Extracted records:
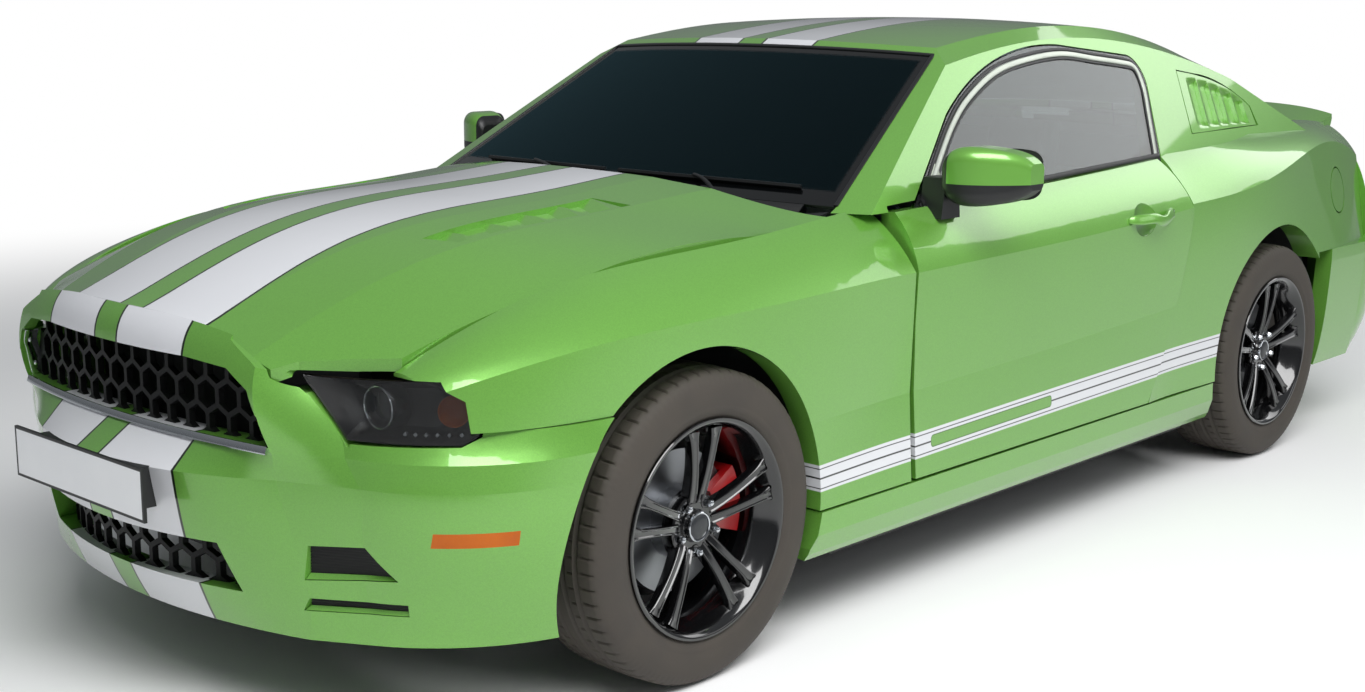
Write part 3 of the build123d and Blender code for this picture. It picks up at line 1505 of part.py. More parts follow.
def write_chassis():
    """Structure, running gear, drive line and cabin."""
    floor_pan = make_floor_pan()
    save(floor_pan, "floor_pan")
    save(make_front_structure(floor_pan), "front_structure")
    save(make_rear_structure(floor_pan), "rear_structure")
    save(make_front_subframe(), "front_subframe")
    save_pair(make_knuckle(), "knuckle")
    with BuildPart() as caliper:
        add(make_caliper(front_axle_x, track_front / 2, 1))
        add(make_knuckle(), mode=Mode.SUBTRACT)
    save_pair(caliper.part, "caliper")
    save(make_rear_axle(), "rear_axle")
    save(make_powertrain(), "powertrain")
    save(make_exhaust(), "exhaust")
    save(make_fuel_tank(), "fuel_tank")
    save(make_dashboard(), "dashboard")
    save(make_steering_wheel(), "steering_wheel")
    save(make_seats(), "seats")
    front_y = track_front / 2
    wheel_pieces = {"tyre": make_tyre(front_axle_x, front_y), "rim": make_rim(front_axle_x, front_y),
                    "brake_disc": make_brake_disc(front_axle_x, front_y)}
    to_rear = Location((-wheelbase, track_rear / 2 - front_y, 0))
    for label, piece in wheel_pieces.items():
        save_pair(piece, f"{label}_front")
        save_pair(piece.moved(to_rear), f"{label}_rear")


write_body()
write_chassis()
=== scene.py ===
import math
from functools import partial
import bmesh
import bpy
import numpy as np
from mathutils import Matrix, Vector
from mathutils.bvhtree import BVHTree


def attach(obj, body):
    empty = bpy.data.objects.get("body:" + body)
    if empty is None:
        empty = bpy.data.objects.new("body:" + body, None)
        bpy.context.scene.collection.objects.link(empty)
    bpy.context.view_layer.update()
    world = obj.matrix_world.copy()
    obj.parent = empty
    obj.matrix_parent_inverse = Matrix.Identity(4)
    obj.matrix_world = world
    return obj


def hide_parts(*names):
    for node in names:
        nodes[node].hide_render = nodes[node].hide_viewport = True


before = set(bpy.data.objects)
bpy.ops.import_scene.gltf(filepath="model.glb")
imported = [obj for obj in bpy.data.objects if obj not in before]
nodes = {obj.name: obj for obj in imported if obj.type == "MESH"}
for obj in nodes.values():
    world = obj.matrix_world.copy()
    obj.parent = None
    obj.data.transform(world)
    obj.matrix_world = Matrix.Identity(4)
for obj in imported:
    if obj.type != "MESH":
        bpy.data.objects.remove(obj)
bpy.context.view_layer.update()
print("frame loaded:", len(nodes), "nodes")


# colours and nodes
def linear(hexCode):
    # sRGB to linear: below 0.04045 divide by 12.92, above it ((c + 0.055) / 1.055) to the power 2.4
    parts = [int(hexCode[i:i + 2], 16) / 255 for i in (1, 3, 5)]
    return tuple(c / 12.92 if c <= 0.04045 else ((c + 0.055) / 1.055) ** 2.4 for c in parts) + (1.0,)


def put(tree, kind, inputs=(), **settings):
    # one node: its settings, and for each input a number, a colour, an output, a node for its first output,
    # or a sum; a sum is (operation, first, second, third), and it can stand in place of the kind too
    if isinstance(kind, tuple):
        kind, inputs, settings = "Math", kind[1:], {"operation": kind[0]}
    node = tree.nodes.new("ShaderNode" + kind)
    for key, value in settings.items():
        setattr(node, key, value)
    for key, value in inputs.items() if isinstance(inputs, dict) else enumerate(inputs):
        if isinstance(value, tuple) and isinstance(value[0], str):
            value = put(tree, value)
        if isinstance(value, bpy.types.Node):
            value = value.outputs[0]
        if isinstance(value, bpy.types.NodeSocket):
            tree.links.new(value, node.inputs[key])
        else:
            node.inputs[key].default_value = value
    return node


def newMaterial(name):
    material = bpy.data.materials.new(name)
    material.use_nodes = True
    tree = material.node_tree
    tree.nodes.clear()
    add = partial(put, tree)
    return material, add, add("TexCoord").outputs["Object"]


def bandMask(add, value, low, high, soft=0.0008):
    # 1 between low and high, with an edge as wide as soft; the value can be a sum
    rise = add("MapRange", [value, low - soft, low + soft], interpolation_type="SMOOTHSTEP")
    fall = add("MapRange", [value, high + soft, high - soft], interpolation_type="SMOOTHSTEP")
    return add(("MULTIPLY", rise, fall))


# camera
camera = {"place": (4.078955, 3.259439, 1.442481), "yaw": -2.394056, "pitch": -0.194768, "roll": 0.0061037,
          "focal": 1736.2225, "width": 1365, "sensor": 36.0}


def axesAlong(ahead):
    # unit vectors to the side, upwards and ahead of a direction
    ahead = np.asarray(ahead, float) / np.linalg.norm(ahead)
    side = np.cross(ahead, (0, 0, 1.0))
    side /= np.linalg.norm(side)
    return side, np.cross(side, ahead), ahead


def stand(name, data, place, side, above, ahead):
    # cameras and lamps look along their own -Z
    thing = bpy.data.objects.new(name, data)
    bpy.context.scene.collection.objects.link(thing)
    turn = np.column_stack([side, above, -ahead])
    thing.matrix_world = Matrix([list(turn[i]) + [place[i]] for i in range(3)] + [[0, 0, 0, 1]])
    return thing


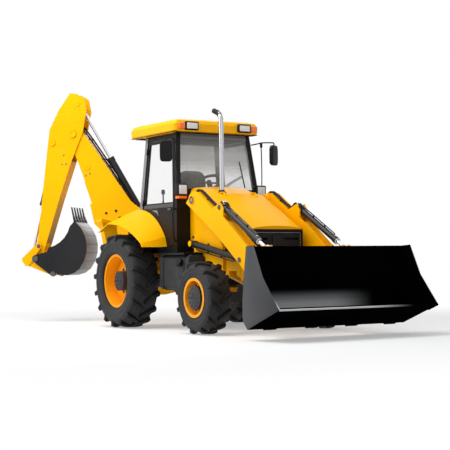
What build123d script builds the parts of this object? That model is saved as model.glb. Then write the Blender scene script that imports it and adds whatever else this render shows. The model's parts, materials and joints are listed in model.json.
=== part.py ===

- **Work to do**: Copy out every entry again, exactly as it was given.

- **Full output**:
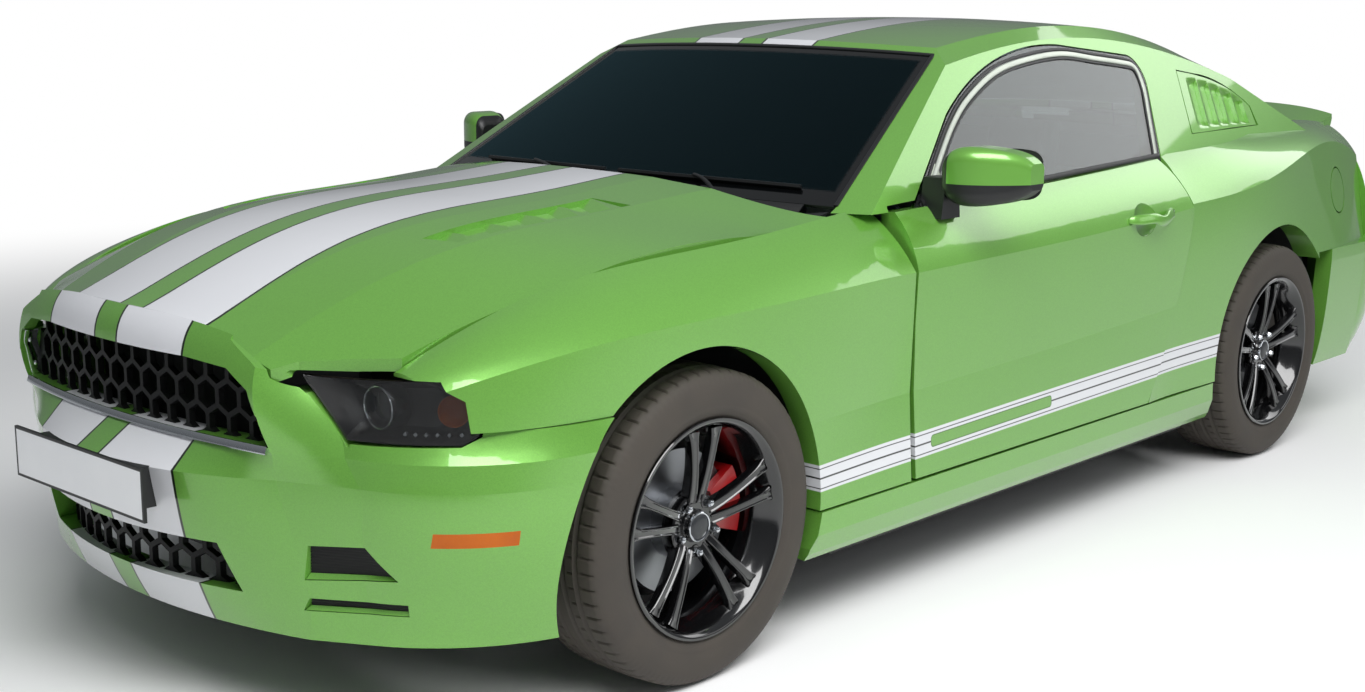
Write part 3 of the build123d and Blender code for this picture. It picks up at line 1505 of part.py. More parts follow.
def write_chassis():
    """Structure, running gear, drive line and cabin."""
    floor_pan = make_floor_pan()
    save(floor_pan, "floor_pan")
    save(make_front_structure(floor_pan), "front_structure")
    save(make_rear_structure(floor_pan), "rear_structure")
    save(make_front_subframe(), "front_subframe")
    save_pair(make_knuckle(), "knuckle")
    with BuildPart() as caliper:
        add(make_caliper(front_axle_x, track_front / 2, 1))
        add(make_knuckle(), mode=Mode.SUBTRACT)
    save_pair(caliper.part, "caliper")
    save(make_rear_axle(), "rear_axle")
    save(make_powertrain(), "powertrain")
    save(make_exhaust(), "exhaust")
    save(make_fuel_tank(), "fuel_tank")
    save(make_dashboard(), "dashboard")
    save(make_steering_wheel(), "steering_wheel")
    save(make_seats(), "seats")
    front_y = track_front / 2
    wheel_pieces = {"tyre": make_tyre(front_axle_x, front_y), "rim": make_rim(front_axle_x, front_y),
                    "brake_disc": make_brake_disc(front_axle_x, front_y)}
    to_rear = Location((-wheelbase, track_rear / 2 - front_y, 0))
    for label, piece in wheel_pieces.items():
        save_pair(piece, f"{label}_front")
        save_pair(piece.moved(to_rear), f"{label}_rear")


write_body()
write_chassis()
=== scene.py ===
import math
from functools import partial
import bmesh
import bpy
import numpy as np
from mathutils import Matrix, Vector
from mathutils.bvhtree import BVHTree


def attach(obj, body):
    empty = bpy.data.objects.get("body:" + body)
    if empty is None:
        empty = bpy.data.objects.new("body:" + body, None)
        bpy.context.scene.collection.objects.link(empty)
    bpy.context.view_layer.update()
    world = obj.matrix_world.copy()
    obj.parent = empty
    obj.matrix_parent_inverse = Matrix.Identity(4)
    obj.matrix_world = world
    return obj


def hide_parts(*names):
    for node in names:
        nodes[node].hide_render = nodes[node].hide_viewport = True


before = set(bpy.data.objects)
bpy.ops.import_scene.gltf(filepath="model.glb")
imported = [obj for obj in bpy.data.objects if obj not in before]
nodes = {obj.name: obj for obj in imported if obj.type == "MESH"}
for obj in nodes.values():
    world = obj.matrix_world.copy()
    obj.parent = None
    obj.data.transform(world)
    obj.matrix_world = Matrix.Identity(4)
for obj in imported:
    if obj.type != "MESH":
        bpy.data.objects.remove(obj)
bpy.context.view_layer.update()
print("frame loaded:", len(nodes), "nodes")


# colours and nodes
def linear(hexCode):
    # sRGB to linear: below 0.04045 divide by 12.92, above it ((c + 0.055) / 1.055) to the power 2.4
    parts = [int(hexCode[i:i + 2], 16) / 255 for i in (1, 3, 5)]
    return tuple(c / 12.92 if c <= 0.04045 else ((c + 0.055) / 1.055) ** 2.4 for c in parts) + (1.0,)


def put(tree, kind, inputs=(), **settings):
    # one node: its settings, and for each input a number, a colour, an output, a node for its first output,
    # or a sum; a sum is (operation, first, second, third), and it can stand in place of the kind too
    if isinstance(kind, tuple):
        kind, inputs, settings = "Math", kind[1:], {"operation": kind[0]}
    node = tree.nodes.new("ShaderNode" + kind)
    for key, value in settings.items():
        setattr(node, key, value)
    for key, value in inputs.items() if isinstance(inputs, dict) else enumerate(inputs):
        if isinstance(value, tuple) and isinstance(value[0], str):
            value = put(tree, value)
        if isinstance(value, bpy.types.Node):
            value = value.outputs[0]
        if isinstance(value, bpy.types.NodeSocket):
            tree.links.new(value, node.inputs[key])
        else:
            node.inputs[key].default_value = value
    return node


def newMaterial(name):
    material = bpy.data.materials.new(name)
    material.use_nodes = True
    tree = material.node_tree
    tree.nodes.clear()
    add = partial(put, tree)
    return material, add, add("TexCoord").outputs["Object"]


def bandMask(add, value, low, high, soft=0.0008):
    # 1 between low and high, with an edge as wide as soft; the value can be a sum
    rise = add("MapRange", [value, low - soft, low + soft], interpolation_type="SMOOTHSTEP")
    fall = add("MapRange", [value, high + soft, high - soft], interpolation_type="SMOOTHSTEP")
    return add(("MULTIPLY", rise, fall))


# camera
camera = {"place": (4.078955, 3.259439, 1.442481), "yaw": -2.394056, "pitch": -0.194768, "roll": 0.0061037,
          "focal": 1736.2225, "width": 1365, "sensor": 36.0}


def axesAlong(ahead):
    # unit vectors to the side, upwards and ahead of a direction
    ahead = np.asarray(ahead, float) / np.linalg.norm(ahead)
    side = np.cross(ahead, (0, 0, 1.0))
    side /= np.linalg.norm(side)
    return side, np.cross(side, ahead), ahead


def stand(name, data, place, side, above, ahead):
    # cameras and lamps look along their own -Z
    thing = bpy.data.objects.new(name, data)
    bpy.context.scene.collection.objects.link(thing)
    turn = np.column_stack([side, above, -ahead])
    thing.matrix_world = Matrix([list(turn[i]) + [place[i]] for i in range(3)] + [[0, 0, 0, 1]])
    return thing


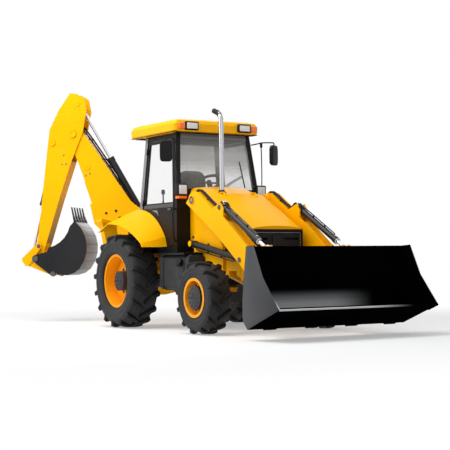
What build123d script builds the parts of this object? That model is saved as model.glb. Then write the Blender scene script that imports it and adds whatever else this render shows. The model's parts, materials and joints are listed in model.json.
=== part.py ===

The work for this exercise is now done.